Many believed medics were actually bringing the virus into communities, and harvesting organs from the dead.
Others who did believe the virus existed were too scared to get help.
Now, after negotiations with community leaders - and another death in the village overnight - they have agreed to allow medics in.
As we enter, the fear is palpable. Residents slowly come out of their huts and congregate in the centre of the village.
The local ministry of health official in charge of co-ordinating the fight against the virus stands up and urges people not to be afraid and to allow health workers to ask them questions and assess people who could be sick.
They also distribute soap and chlorine. The virus is killed off easily if people maintain good personal hygiene.
But as one resident pointed out: "How can we wash all the time if we have no clean water to wash with?"
Eventually, two families bring out two very sick relatives. They are quickly taken away to the treatment centre.
Health workers were already aware of four deaths from Ebola in the village. It emerges that there have been three more.
A total of 48 others have had close contact with Ebola victims. They will now have to be monitored every day for the three-week incubation period to check they don't develop the illness.
There are still two villages in Gueckedou which are not allowing health workers in. This is a huge improvement from a couple of months ago when 28 villages were resisting help - but it is still a major concern.
Tarik Jasarevic, from the World Health Organization, says unclear messages from health workers about the virus at the start of the outbreak is partly to blame for villages closing their doors.
"People heard there is no vaccine or treatment for Ebola so many thought 'why would we go to a treatment centre if there is no treatment?'
"Then people who did eventually go, some of them died. So there was a perception that if you are taken from your village it means a certain death.
"We didn't put enough emphasis on the fact there are survivors and the sooner you go to the treatment centre the better chance you have of surviving, and you are not risking the health of your family. Because those taking care of sick people are exposed the most."
Dr Abdurahman Batchili is the Ebola outbreak co-ordinator for the ministry of health in Gueckedou and the surrounding forest region.
He said the situation had improved with fewer patients registered each day.
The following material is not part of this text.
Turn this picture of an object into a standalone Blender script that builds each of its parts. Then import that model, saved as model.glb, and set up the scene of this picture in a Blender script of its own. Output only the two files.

"The population is starting to be aware of the dangers of this outbreak. We hope with this momentum that in one or two months at the latest, we will end this outbreak.
"However at our borders, there is a critical situation in countries such as Sierra Leone so we have to remain vigilant along our borders."
In three days to 23 July there were 71 new cases in Sierra Leone and 25 in Liberia, compared to 12 in Guinea.
Each week thousands of people pass between the many hundreds of kilometres of the border that Guinea shares with Sierra Leone and Liberia, but there are only 13 Ebola screening posts along its length.
WHO: West Africa Ebola outbreak figures as of 27 July
Guinea - 319 deaths, 427 cases
Liberia - 129 deaths, 249 cases
Sierra Leone - 224 deaths, 525 cases
Medical charities say hope that the latest outbreak will be over soon is unrealistic.
Antoine Gauge, head of the MSF emergency response in Guinea, says: "We are very sceptical that the outbreak will be done by the end of the year.
"Ebola has no limits between borders. People here are travelling, they have family in Sierra Leone and Liberia. For sure in Guinea, we are at a more advanced stage of the response, but we can't say there will be no cases here soon."
It's visiting time back at the treatment centre and 13-year-old Alfonz - himself an Ebola survivor after getting treatment early - has come to see his little sister, Marian.
He watches her on the other side of an orange plastic barrier. He is not allowed to touch her. Instead, she is held by a health worker kitted up in a full biohazard suit.
It's good news though, initial tests for Marian have come back negative.
But Ebola is a cruel and indiscriminate virus.
The children's mother is sick, and may not survive.
As this crisis rages on, there will, sadly, be many more stories like hers.